--- Start Dataset rows ---
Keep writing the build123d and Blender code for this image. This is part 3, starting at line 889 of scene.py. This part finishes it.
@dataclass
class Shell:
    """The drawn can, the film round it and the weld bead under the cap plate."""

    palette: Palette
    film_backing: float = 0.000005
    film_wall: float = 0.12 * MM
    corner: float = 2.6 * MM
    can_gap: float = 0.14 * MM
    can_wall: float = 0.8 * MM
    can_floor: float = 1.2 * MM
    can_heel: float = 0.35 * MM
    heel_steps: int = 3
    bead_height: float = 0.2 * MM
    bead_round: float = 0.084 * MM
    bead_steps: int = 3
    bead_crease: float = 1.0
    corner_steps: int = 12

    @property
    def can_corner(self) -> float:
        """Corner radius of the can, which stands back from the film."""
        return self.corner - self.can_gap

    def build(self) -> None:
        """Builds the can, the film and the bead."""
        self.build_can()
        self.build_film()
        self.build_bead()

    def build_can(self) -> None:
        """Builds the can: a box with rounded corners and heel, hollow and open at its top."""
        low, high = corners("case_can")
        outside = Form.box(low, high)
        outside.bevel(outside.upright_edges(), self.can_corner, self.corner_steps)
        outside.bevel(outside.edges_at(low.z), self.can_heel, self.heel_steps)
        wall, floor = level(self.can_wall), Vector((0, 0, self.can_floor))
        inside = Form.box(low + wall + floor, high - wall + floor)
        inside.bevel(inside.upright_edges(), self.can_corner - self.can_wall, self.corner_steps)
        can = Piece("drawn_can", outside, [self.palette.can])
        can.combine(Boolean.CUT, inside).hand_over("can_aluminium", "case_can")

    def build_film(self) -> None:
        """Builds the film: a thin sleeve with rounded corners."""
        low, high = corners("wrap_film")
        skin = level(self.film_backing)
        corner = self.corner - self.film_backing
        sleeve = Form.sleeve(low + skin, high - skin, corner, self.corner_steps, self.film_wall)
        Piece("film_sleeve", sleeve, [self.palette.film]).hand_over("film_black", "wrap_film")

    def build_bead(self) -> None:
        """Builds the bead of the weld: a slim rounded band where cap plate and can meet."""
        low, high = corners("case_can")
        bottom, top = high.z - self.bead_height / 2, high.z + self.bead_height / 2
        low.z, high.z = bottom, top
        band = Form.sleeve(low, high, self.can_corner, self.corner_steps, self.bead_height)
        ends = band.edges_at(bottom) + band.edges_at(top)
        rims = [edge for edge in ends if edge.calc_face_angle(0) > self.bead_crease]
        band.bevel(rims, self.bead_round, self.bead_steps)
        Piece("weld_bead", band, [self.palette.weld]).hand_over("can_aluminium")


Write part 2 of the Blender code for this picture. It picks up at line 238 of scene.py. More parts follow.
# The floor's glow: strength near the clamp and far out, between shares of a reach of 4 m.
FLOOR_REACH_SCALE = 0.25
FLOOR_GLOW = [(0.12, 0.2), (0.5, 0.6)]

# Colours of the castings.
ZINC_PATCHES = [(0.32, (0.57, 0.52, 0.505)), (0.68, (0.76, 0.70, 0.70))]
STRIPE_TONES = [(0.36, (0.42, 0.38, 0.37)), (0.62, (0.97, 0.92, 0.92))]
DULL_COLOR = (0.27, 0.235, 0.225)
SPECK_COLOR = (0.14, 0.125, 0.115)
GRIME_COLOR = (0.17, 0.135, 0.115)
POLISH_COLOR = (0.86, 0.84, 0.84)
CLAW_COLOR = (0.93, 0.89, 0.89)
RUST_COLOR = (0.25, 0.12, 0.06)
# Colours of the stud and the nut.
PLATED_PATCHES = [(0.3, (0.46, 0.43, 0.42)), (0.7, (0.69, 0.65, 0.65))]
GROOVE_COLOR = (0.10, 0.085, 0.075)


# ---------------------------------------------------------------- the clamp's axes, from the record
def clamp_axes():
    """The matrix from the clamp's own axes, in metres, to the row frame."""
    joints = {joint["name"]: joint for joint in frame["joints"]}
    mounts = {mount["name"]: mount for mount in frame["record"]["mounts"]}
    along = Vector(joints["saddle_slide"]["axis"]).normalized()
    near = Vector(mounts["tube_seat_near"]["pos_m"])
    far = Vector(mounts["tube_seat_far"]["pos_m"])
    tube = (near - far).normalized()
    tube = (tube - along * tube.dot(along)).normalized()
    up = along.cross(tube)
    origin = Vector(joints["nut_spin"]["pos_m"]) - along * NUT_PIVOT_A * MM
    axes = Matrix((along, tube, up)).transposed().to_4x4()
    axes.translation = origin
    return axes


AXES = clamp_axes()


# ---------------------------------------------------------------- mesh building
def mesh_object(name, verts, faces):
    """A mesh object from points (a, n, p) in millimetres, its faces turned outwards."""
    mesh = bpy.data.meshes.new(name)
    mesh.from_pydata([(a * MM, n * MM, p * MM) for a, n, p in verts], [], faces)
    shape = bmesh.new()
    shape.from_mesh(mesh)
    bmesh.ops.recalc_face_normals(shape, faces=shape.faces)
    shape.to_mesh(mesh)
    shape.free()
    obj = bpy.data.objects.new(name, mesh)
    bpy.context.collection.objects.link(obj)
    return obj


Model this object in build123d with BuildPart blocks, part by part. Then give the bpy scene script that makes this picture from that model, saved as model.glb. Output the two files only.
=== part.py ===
--- End Dataset rows ---
▶ Goal:
Which lines in the records above contain the string "with"? Copy each one.

▶ Final answer:
        """Builds the can: a box with rounded corners and heel, hollow and open at its top."""
        """Builds the film: a thin sleeve with rounded corners."""
Model this object in build123d with BuildPart blocks, part by part. Then give the bpy scene script that makes this picture from that model, saved as model.glb. Output the two files only.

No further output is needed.